» **YOUR INSTRUCTIONS**
Output exactly the span of lines that begins at the line containing "make_panel_tanks()" and ends at the line containing "cad_parts[obj.name] = obj", both lines included.

» **RECORD EXTRACTS**

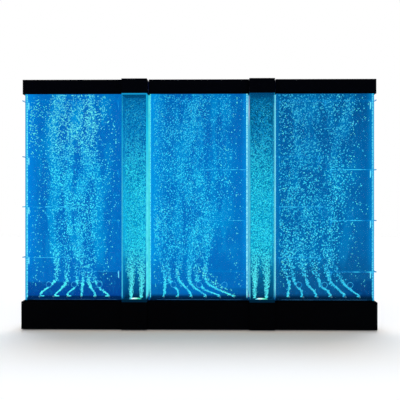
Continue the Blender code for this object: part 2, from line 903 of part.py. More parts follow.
def make_knob():
    x, y = knob_spot()
    low = cabinet_top + seat_gap
    outline = []
    for step in range(2 * knob_flutes):
        radius = knob_radius - knob_flute_depth * (step % 2)
        angle = math.pi * step / knob_flutes
        outline.append((x + radius * math.cos(angle), y + radius * math.sin(angle)))
    bm = bmesh.new()
    add_prism(bm, outline, low, low + knob_height)
    knob = add_object("air_flow_knob", bm, "satin_black", (x, y, low))
    bore = bmesh.new()
    top = cabinet_top + spindle_rise + seat_gap
    # The bore's flats clear the spindle's corners as the knob turns.
    bore_radius = (stem_radius + seat_gap) / math.cos(math.pi / stem_sides)
    add_rod(bore, (x, y, 0), bore_radius, low - cut_margin, top, sides=stem_sides)
    add_boolean(knob, "spindle_bore", bore)


def comb_outline(x, low, width, body, fin, fins):
    # A block with a row of cooling fins along its top.
    outline = [(x - width / 2, low), (x + width / 2, low)]
    pitch = width / (2 * fins - 1)
    for step in range(fins):
        right = x + width / 2 - 2 * step * pitch
        outline += [(right, low + body + fin), (right - pitch, low + body + fin)]
        if step < fins - 1:
            outline += [(right - pitch, low + body), (right - 2 * pitch, low + body)]
    return outline


def pump_outlet():
    # Open end of the pump's hose spigot.
    x = panel_centre(middle_panel) + pump_x - pump_width / 2 - pump_spigot
    return x, pump_y, floor_top + seat_gap + pump_foot + pump_body / 2


def make_pump():
    x = panel_centre(middle_panel) + pump_x
    low = floor_top + seat_gap + pump_foot
    y_range = (pump_y - pump_depth / 2, pump_y + pump_depth / 2)
    bm = bmesh.new()
    add_prism(bm, comb_outline(x, low, pump_width, pump_body, pump_fin, pump_fins), *y_range, axis="Y")
    pump = add_object("air_pump", bm, "blue_plastic")
    fittings = bmesh.new()
    for side in (-1, 1):
        for end in (-1, 1):
            foot_x = x + side * (pump_width / 2 - 2 * pump_foot_radius)
            foot_y = pump_y + end * (pump_depth / 2 - 2 * pump_foot_radius)
            ends = (low - pump_foot, low + pump_foot)
            add_rod(fittings, (foot_x, foot_y, 0), pump_foot_radius, *ends, sides=pump_foot_sides)
    outlet_x, outlet_y, outlet_z = pump_outlet()
    ends = (outlet_x, x - pump_width / 2 + pump_spigot / 2)
    add_rod(fittings, (0, outlet_y, outlet_z), stub_radius, *ends, axis="X", sides=stem_sides)
    add_boolean(pump, "fittings", fittings, "UNION")


def bend_points(start, start_pull, end_pull, end, steps):
    # Points along one cubic bend between two ends.
    corners = [Vector(point) for point in (start, start_pull, end_pull, end)]
    points = []
    for step in range(steps + 1):
        t = step / steps
        shares = ((1 - t) ** 3, 3 * t * (1 - t) ** 2, 3 * t**2 * (1 - t), t**3)
        points.append(sum((share * corner for share, corner in zip(shares, corners)), Vector()))
    return points


def make_hose():
    outlet = Vector(pump_outlet()) - Vector((2 * seat_gap, 0, 0))
    stub = Vector(rail_stub()) - Vector((0, 0, 2 * seat_gap))
    outlet_pull = outlet - Vector((hose_bend, 0, 0))
    stub_pull = stub - Vector((0, 0, hose_bend))
    points = bend_points(outlet, outlet_pull, stub_pull, stub, hose_steps)
    curve = bpy.data.curves.new("air_hose", "CURVE")
    curve.dimensions = "3D"
    curve.bevel_depth = hose_radius
    curve.bevel_resolution = 2
    curve.use_fill_caps = True
    spline = curve.splines.new("POLY")
    spline.points.add(len(points) - 1)
    for target, point in zip(spline.points, points):
        target.co = (*point, 1.0)
    curve.materials.append(material("hose"))
    hose = bpy.data.objects.new("air_hose", curve)
    bpy.context.scene.collection.objects.link(hose)


# Lighting


def make_panel_lights():
    top = cabinet_top - seat_gap
    seat = deck_underside - seat_gap
    low = seat - light_flange_depth
    outline = [
        (light_front, top), (light_front, seat), (light_front - light_flange, seat),
        (light_front - light_flange, low), (light_back + light_flange, low),
        (light_back + light_flange, seat), (light_back, seat), (light_back, top),
    ]
    for index, name in enumerate(panel_names):
        x = panel_centre(index)
        bm = bmesh.new()
        add_prism(bm, outline, x - light_half_length, x + light_half_length, axis="X")
        add_object("panel_light_" + name, bm, "light_lens")


def make_column_lights():
    low = cabinet_top + seat_gap + column_floor + seat_gap
    high = low + column_light_height
    rim = column_light_radius
    inward, upward = lens_edge_shares
    profile = ((rim, low), (rim, low + column_light_height * upward), (rim * inward, high))
    for index, name in enumerate(column_names):
        bm = bmesh.new()
        add_lathe(bm, profile, (column_centre(index), column_middle, 0), sides=lens_sides)
        light = add_object("column_light_" + name, bm, "light_lens", smooth=True)
        holes = bmesh.new()
        for x, y in column_nozzles(index):
            radius = collar_radius + seat_gap
            add_rod(holes, (x, y, 0), radius, low - cut_margin, high + cut_margin, sides=stem_sides)
        add_boolean(light, "nozzle_holes", holes)


# Electrics


def make_controller():
    x = panel_centre(middle_panel) + controller_x_share * panel_cap_width
    width, depth, height = controller_size
    low = floor_top + seat_gap
    ear = height * controller_ear_share
    edge = height * controller_edge_share
    left, right, top = x - width / 2, x + width / 2, low + height
    outline = [
        (left - ear, low), (right + ear, low), (right + ear, low + edge), (right, low + edge),
        (right, top - edge), (right - edge, top), (left + edge, top), (left, top - edge),
        (left, low + edge), (left - ear, low + edge),
    ]
    bm = bmesh.new()
    add_prism(bm, outline, electrics_y - depth / 2, electrics_y + depth / 2, axis="Y")
    add_object("light_controller", bm, "grey_plastic")


def make_supply():
    x = panel_centre(middle_panel) + supply_x_share * panel_cap_width
    width, depth, height = supply_size
    low = floor_top + seat_gap
    body = height * supply_body_share
    outline = comb_outline(x, low, width, body, height - body, supply_fins)
    bm = bmesh.new()
    add_prism(bm, outline, electrics_y - depth / 2, electrics_y + depth / 2, axis="Y")
    add_object("power_supply", bm, "aluminium")


def make_inlet():
    x, y, z = inlet_centre()
    bm = bmesh.new()
    centred_box(bm, (x, z), inlet_plate, (y + seat_gap, y + seat_gap + inlet_plate[1]))
    inlet = add_object("mains_inlet", bm, "satin_black")
    face = y + seat_gap + inlet_plate[1]

    body = bmesh.new()
    centred_box(body, (x, z), inlet_body, (y - inlet_body[1], face - inlet_plate[1] / 2))
    add_boolean(inlet, "body", body, "UNION")

    recesses = bmesh.new()
    for height, size in ((z - inlet_socket_drop, inlet_socket), (z + rocker_rise, rocker_opening)):
        centred_box(recesses, (x, height), size, (face - size[1], face + cut_margin))
    add_boolean(inlet, "recesses", recesses)

    pins = bmesh.new()
    floor = face - inlet_socket[1]
    for offset in (-1, 0, 1):
        centre = (x + offset * inlet_pin_pitch, z - inlet_socket_drop)
        centred_box(pins, centre, inlet_pin, (floor - inlet_plate[1], floor + inlet_pin[1]))
    add_boolean(inlet, "pins", pins, "UNION")


def make_rocker():
    x, y, z = inlet_centre()
    z += rocker_rise
    y += seat_gap + inlet_plate[1] - rocker_opening[1] * rocker_seat_share
    out = rocker_half * rocker_out_share
    root = -out * rocker_root_shares[0]
    root_half = rocker_half * rocker_root_shares[1]
    profile = [
        (out, rocker_half), (out * rocker_dip_share, 0), (out, -rocker_half),
        (root, -root_half), (root, root_half),
    ]
    turn = Matrix.Rotation(math.radians(rocker_tilt), 2)
    turned = [turn @ Vector(point) for point in profile]
    bm = bmesh.new()
    outline = [(y + point.x, z + point.y) for point in turned]
    add_prism(bm, outline, x - rocker_width / 2, x + rocker_width / 2, axis="X")
    add_object("rocker_switch", bm, "grey_plastic", (x, y, z))


def main():
    clear_scene()
    make_cabinets()
    make_cabinet_floor()
    make_doors()
    make_panel_tanks()
    make_columns()
    make_panel_caps()
    make_column_caps()
    make_shelves()
    make_air_rail()
    make_knob()
    make_pump()
    make_hose()
    make_panel_lights()
    make_column_lights()
    make_controller()
    make_supply()
    make_inlet()
    make_rocker()


main()
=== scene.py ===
import math

import bmesh
import bpy
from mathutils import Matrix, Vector

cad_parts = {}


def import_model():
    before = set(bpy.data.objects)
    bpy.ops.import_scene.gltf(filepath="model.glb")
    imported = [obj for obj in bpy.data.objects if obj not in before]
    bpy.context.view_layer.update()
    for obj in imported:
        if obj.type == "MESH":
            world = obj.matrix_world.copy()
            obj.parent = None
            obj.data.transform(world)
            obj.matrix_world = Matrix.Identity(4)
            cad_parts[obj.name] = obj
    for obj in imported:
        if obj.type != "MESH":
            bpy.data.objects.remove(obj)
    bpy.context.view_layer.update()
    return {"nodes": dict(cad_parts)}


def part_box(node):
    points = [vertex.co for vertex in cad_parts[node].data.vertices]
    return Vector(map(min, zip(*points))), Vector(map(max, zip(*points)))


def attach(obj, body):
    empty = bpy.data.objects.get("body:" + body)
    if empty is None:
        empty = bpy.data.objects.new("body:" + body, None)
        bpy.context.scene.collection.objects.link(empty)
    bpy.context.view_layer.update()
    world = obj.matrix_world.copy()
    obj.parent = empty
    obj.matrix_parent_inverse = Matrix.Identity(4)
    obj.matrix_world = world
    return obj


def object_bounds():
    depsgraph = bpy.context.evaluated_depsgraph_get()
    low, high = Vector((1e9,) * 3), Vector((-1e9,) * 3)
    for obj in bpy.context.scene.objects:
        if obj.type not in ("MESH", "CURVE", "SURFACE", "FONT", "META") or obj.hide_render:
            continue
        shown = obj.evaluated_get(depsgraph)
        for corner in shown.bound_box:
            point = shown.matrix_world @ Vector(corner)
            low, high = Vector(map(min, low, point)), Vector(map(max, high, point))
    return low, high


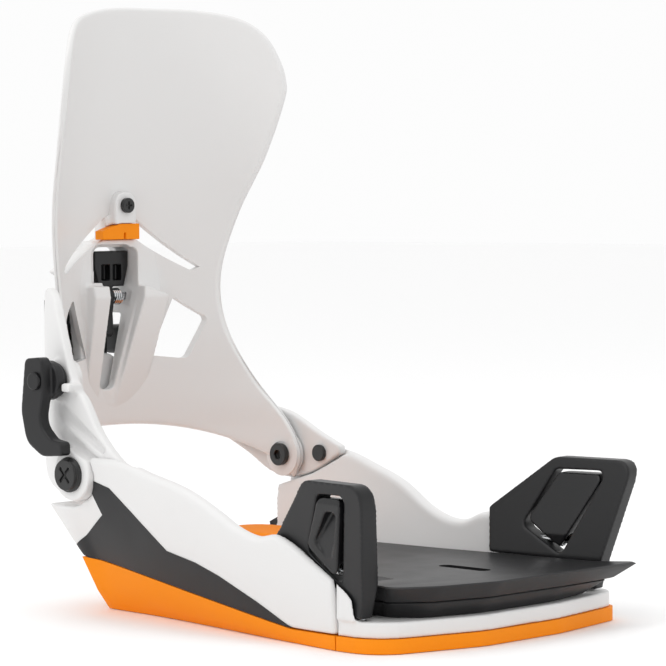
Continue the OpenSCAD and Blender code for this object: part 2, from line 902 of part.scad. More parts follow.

» **EXERCISE ANSWER**
    make_panel_tanks()
    make_columns()
    make_panel_caps()
    make_column_caps()
    make_shelves()
    make_air_rail()
    make_knob()
    make_pump()
    make_hose()
    make_panel_lights()
    make_column_lights()
    make_controller()
    make_supply()
    make_inlet()
    make_rocker()


main()
=== scene.py ===
import math

import bmesh
import bpy
from mathutils import Matrix, Vector

cad_parts = {}


def import_model():
    before = set(bpy.data.objects)
    bpy.ops.import_scene.gltf(filepath="model.glb")
    imported = [obj for obj in bpy.data.objects if obj not in before]
    bpy.context.view_layer.update()
    for obj in imported:
        if obj.type == "MESH":
            world = obj.matrix_world.copy()
            obj.parent = None
            obj.data.transform(world)
            obj.matrix_world = Matrix.Identity(4)
            cad_parts[obj.name] = obj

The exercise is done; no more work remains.